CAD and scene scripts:
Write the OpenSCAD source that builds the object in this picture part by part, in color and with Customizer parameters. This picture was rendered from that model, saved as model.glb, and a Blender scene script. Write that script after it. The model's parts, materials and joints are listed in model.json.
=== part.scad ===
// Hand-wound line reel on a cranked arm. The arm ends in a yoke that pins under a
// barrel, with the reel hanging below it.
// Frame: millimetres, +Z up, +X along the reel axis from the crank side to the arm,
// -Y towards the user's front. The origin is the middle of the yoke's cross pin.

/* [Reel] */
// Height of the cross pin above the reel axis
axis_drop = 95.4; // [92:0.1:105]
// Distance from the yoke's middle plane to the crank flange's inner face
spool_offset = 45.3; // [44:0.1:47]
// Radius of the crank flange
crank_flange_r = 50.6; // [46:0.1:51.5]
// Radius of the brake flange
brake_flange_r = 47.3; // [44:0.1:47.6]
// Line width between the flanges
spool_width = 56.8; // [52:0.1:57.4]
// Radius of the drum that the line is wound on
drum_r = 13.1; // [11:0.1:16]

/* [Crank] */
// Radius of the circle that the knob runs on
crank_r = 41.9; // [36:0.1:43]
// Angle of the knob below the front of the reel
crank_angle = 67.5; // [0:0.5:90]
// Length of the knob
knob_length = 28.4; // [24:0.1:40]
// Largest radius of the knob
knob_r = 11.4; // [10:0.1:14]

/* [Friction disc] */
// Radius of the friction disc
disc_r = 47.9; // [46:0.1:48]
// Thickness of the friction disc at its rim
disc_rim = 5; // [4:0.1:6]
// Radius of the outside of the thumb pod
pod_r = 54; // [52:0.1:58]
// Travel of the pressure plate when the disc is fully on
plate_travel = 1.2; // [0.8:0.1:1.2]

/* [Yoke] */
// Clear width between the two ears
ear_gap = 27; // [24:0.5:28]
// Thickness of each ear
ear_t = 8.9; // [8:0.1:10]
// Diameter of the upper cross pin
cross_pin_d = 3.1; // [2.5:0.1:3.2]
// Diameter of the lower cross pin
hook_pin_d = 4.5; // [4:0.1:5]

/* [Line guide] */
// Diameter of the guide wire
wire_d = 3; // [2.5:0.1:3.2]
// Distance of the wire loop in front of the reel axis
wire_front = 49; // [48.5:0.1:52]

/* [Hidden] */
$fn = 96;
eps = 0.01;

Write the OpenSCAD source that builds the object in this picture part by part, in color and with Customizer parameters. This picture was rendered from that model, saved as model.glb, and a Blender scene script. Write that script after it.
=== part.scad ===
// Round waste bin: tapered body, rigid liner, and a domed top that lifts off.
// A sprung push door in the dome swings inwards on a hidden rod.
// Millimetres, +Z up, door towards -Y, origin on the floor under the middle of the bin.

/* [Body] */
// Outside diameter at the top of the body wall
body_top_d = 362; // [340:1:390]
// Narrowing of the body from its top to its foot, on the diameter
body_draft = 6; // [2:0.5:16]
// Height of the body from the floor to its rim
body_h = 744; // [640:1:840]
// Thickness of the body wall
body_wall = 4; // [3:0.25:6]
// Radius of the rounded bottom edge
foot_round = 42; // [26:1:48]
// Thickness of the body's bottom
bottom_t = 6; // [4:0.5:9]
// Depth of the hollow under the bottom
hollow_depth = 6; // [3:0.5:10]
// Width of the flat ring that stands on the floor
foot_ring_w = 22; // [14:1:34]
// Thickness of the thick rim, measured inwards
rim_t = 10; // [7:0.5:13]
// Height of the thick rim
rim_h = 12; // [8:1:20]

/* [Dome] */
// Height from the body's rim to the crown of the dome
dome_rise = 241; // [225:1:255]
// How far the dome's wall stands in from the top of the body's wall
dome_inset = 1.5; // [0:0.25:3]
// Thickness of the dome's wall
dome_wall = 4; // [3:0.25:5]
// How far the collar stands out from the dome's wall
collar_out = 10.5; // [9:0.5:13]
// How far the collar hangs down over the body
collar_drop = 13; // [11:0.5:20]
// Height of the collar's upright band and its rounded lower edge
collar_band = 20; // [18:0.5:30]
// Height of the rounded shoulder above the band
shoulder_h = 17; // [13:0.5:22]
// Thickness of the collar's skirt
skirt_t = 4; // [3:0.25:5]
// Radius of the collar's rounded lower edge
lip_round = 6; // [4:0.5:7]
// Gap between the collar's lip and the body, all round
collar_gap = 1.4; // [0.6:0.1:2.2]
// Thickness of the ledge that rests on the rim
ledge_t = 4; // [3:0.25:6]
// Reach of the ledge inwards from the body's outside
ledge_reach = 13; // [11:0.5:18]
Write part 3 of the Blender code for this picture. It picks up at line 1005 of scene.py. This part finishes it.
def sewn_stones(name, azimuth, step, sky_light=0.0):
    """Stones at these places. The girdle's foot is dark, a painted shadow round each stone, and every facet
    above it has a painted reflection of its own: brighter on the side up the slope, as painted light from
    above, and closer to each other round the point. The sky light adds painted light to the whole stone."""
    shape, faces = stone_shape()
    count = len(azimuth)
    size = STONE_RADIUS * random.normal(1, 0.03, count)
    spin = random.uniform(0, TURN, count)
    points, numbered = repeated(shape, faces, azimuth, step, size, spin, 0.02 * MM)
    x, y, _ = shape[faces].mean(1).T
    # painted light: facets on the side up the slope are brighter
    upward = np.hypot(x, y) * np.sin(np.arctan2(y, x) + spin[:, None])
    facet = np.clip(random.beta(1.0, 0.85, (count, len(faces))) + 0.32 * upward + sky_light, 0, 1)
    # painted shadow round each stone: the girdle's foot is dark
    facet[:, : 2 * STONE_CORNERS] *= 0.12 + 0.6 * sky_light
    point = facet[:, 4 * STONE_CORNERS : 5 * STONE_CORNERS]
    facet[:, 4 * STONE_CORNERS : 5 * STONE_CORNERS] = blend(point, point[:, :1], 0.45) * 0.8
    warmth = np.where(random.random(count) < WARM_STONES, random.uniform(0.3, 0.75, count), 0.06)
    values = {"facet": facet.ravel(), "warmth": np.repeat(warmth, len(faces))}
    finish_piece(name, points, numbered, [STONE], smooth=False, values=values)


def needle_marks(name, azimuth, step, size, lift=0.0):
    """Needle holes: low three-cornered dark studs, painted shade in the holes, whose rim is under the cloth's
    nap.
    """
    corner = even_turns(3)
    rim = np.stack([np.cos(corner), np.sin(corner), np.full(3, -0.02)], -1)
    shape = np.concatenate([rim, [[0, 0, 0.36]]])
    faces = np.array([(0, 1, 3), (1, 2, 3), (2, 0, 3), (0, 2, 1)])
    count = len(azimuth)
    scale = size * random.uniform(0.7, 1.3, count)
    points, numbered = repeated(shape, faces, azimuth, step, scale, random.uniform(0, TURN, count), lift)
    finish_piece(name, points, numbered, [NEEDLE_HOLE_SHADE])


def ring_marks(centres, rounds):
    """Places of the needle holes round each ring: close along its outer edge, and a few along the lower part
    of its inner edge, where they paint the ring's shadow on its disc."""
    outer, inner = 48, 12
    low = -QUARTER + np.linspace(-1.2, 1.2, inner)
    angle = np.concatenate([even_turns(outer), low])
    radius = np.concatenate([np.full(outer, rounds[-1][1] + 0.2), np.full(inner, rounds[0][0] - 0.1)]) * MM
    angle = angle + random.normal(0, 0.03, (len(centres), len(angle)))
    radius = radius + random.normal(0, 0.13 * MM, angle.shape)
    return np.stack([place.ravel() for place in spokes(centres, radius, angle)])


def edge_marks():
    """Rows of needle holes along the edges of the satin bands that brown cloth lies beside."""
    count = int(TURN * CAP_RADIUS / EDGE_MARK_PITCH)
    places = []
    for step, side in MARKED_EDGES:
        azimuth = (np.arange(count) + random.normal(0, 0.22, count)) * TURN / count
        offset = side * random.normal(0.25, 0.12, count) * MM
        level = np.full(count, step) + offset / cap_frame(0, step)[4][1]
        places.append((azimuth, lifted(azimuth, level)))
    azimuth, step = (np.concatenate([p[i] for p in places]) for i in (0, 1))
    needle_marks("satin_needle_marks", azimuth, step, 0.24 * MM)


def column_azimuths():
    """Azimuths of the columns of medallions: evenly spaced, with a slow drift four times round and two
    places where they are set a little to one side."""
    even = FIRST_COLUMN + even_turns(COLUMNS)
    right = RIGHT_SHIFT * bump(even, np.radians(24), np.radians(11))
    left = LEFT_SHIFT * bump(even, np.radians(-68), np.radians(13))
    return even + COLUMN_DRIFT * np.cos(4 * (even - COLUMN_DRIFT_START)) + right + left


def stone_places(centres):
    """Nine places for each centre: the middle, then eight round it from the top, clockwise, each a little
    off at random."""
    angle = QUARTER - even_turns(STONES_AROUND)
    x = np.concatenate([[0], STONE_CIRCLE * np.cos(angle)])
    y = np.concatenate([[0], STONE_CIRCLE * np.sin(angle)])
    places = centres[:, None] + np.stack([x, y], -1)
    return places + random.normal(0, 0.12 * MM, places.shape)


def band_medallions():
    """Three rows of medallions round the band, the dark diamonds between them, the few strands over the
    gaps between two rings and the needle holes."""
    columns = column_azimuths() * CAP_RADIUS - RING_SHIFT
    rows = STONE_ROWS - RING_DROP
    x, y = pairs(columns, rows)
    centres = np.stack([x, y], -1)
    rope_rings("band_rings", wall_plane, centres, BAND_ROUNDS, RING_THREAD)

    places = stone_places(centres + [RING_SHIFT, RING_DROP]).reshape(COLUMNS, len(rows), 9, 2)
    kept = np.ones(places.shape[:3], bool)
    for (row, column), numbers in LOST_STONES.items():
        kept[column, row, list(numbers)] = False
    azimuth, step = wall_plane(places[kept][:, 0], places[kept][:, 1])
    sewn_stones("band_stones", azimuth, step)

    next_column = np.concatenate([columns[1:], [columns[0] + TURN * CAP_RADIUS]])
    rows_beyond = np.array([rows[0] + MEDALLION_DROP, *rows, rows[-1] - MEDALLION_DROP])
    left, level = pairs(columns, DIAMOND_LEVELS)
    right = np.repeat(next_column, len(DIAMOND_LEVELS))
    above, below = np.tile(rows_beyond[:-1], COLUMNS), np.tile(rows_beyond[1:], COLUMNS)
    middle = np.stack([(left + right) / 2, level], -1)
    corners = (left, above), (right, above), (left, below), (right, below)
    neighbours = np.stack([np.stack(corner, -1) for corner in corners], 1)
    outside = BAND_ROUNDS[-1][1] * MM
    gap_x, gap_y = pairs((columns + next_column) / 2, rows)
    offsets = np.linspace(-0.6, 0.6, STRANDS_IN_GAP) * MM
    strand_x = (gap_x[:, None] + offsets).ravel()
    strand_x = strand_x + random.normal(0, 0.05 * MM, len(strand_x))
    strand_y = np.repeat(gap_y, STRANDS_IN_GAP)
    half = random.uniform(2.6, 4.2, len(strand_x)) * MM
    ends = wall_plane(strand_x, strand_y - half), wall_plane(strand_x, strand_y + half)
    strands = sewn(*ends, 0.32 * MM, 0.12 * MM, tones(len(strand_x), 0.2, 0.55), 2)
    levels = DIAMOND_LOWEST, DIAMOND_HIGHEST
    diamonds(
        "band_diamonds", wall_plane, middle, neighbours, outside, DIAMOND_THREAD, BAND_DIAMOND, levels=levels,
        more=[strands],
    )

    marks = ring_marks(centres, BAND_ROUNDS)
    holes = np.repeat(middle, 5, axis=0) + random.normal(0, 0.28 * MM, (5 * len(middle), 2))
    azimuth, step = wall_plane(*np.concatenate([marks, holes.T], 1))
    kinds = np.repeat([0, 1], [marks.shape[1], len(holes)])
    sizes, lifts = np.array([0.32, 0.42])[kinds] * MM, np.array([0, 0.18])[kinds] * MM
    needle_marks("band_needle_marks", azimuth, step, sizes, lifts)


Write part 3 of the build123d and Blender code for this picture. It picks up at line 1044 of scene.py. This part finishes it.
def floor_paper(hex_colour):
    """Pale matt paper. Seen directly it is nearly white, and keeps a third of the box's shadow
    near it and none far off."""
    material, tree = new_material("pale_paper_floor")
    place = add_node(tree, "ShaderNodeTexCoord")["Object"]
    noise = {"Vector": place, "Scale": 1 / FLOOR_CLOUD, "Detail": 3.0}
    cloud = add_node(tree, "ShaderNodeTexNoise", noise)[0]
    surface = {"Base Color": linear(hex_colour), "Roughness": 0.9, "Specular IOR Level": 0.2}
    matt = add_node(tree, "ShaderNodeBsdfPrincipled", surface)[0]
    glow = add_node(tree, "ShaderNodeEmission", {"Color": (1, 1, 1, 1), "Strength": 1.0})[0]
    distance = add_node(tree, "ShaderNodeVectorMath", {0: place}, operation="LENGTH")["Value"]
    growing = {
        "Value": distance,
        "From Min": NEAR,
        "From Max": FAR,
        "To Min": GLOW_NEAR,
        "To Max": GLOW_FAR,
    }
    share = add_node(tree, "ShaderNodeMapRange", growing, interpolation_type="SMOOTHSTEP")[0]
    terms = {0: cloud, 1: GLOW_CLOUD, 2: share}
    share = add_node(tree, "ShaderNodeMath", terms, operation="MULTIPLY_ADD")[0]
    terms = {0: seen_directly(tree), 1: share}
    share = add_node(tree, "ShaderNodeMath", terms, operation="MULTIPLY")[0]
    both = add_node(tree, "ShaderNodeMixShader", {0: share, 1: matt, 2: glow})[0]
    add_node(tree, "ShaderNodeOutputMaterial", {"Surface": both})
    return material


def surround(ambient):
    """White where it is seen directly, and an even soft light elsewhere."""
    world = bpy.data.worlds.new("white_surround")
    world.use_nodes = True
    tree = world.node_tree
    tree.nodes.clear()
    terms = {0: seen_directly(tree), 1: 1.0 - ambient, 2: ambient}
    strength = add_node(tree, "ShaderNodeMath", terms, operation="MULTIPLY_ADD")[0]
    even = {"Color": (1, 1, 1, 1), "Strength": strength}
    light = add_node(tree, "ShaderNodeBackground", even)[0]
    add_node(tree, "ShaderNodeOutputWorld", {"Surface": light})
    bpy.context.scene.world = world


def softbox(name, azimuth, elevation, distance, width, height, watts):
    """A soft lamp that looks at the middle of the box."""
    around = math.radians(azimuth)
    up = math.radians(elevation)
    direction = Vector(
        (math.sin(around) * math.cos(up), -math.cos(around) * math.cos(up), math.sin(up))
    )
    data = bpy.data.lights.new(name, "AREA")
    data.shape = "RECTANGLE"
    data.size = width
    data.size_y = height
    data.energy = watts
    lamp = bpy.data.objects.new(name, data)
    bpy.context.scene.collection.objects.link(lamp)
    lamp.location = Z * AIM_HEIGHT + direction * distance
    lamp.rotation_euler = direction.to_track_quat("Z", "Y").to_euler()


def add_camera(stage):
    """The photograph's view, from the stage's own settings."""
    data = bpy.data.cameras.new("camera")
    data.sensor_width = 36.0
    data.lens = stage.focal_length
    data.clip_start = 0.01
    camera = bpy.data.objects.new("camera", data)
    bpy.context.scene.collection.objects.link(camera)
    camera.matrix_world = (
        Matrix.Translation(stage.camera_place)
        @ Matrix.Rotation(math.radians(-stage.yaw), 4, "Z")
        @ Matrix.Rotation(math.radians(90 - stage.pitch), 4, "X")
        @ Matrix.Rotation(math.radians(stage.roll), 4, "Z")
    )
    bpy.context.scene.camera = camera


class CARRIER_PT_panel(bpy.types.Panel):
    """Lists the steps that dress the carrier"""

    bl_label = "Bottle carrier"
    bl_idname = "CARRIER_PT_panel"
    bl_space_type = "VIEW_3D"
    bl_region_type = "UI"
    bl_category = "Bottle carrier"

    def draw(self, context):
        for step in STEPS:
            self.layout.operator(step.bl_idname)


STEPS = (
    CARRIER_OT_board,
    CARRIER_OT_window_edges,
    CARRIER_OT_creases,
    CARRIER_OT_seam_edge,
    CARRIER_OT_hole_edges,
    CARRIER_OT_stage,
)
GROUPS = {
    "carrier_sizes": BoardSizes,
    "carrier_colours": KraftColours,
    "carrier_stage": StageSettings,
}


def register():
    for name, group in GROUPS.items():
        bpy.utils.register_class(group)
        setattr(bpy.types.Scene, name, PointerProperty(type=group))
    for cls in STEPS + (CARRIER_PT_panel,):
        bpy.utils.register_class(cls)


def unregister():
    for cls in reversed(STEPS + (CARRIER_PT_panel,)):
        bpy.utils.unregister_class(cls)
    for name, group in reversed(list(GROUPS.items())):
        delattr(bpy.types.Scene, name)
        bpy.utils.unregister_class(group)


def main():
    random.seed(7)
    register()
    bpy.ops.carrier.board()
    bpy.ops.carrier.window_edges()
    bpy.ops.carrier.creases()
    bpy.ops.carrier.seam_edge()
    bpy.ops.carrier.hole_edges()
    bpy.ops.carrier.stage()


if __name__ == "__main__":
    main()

WHAT THE TASK REQUIRES >> From the top of the listing above, restate each line word for word up to and including the line with "yoke's cross pin."; add nothing else.

SOLUTION FOR THIS TASK >>
Write the OpenSCAD source that builds the object in this picture part by part, in color and with Customizer parameters. This picture was rendered from that model, saved as model.glb, and a Blender scene script. Write that script after it. The model's parts, materials and joints are listed in model.json.
=== part.scad ===
// Hand-wound line reel on a cranked arm. The arm ends in a yoke that pins under a
// barrel, with the reel hanging below it.
// Frame: millimetres, +Z up, +X along the reel axis from the crank side to the arm,
// -Y towards the user's front. The origin is the middle of the yoke's cross pin.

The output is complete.